Overall, I thought this was a decent mystery. I loved reading books like this when I was a teen, so it made me feel a little nostalgic for those novels. It was interesting to read the story unfold and slightly horrifying to see the dark side of human nature.
Taylor graded the book a B
It seemed like a very interesting book to me, and Geller followed through on the mystery aspect. I also think she painted a very accurate portrait of [privileged] kids in high school – girls can be so unnecessarily mean, kids are secretive and clique-ish, and any individuality or abnormality puts you at risk for being ostracized. For me, though, the book was too easy. I figured out who the killer was very early on, and was just sort of waiting for the main character to get there. And parts of the book were slow…but Geller made up for that with the way she interspersed past memories of a friendship with the present realities of dealing with death.

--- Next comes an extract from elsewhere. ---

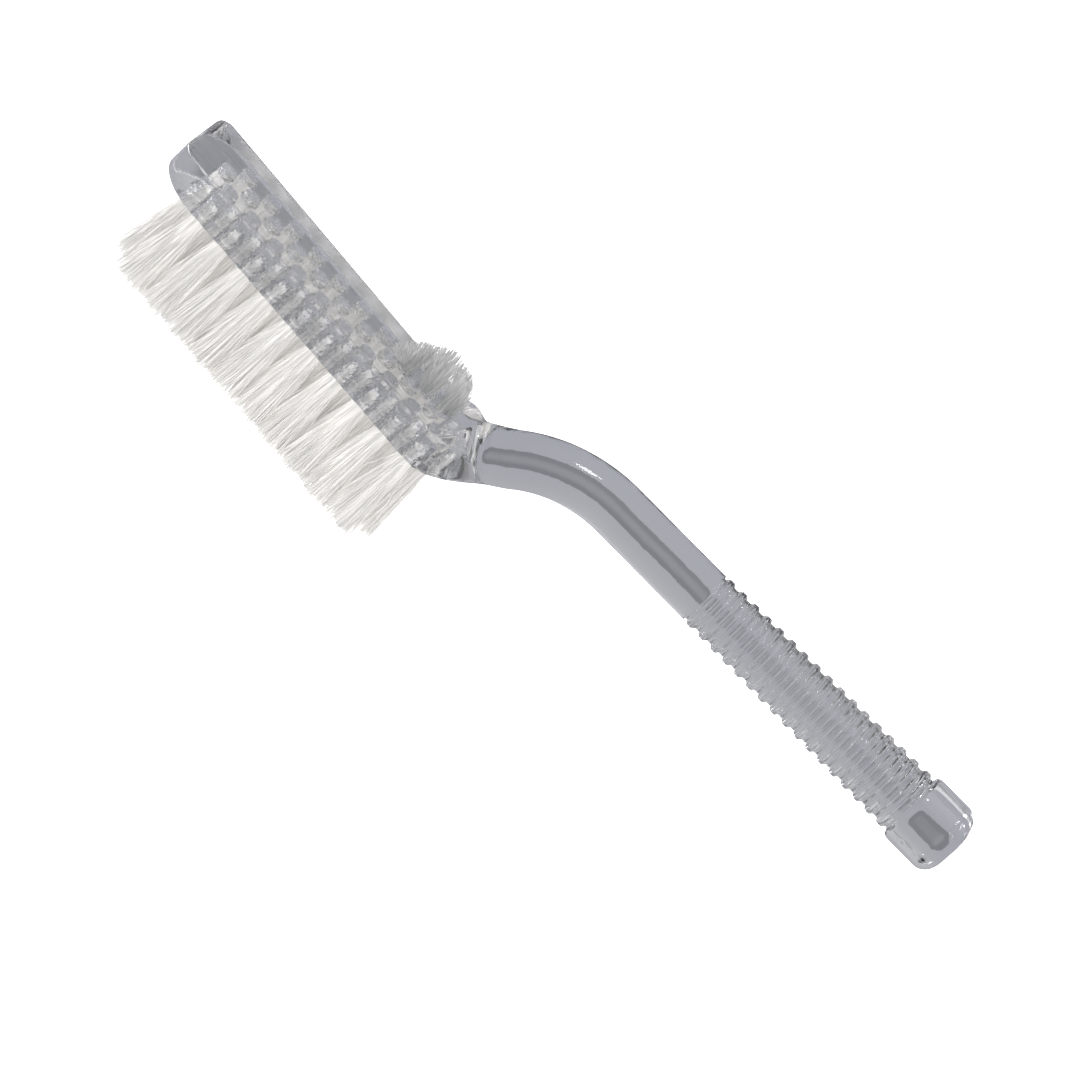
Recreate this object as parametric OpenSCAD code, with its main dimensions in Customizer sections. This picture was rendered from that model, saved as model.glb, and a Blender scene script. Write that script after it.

I know this book isn’t aimed at my demographic, so I’m not terribly concerned that it was easy to deduce the whodunnit aspect. The rest of the book was well written, with fun characters. Overall, I think it was an enjoyable read.
Diana graded the book a B
“The Girl in the Park” by Mariah Fredericks was an enjoyable read. Since it is a mystery/whodunnit book, I was reminded of the many Nancy Drew books I read in elementary school. While Nancy never dealt with murders, our protagonist Rain wanted to discover what really happened to her friend Wendy. The setting of the book was a private school for the kids of the rich and famous of New York City. Fredericks did an interesting job in portraying what a school like that might really be like.
While it was easy to figure out “whodunnit”, it was interesting to see how Rain would get there. Fredericks also included some important life lessons for teens such as not judging people and understanding that there is more to people than meets the eye. Although there were some subplots and characters that could’ve used more “fleshing out”, it was overall a good book.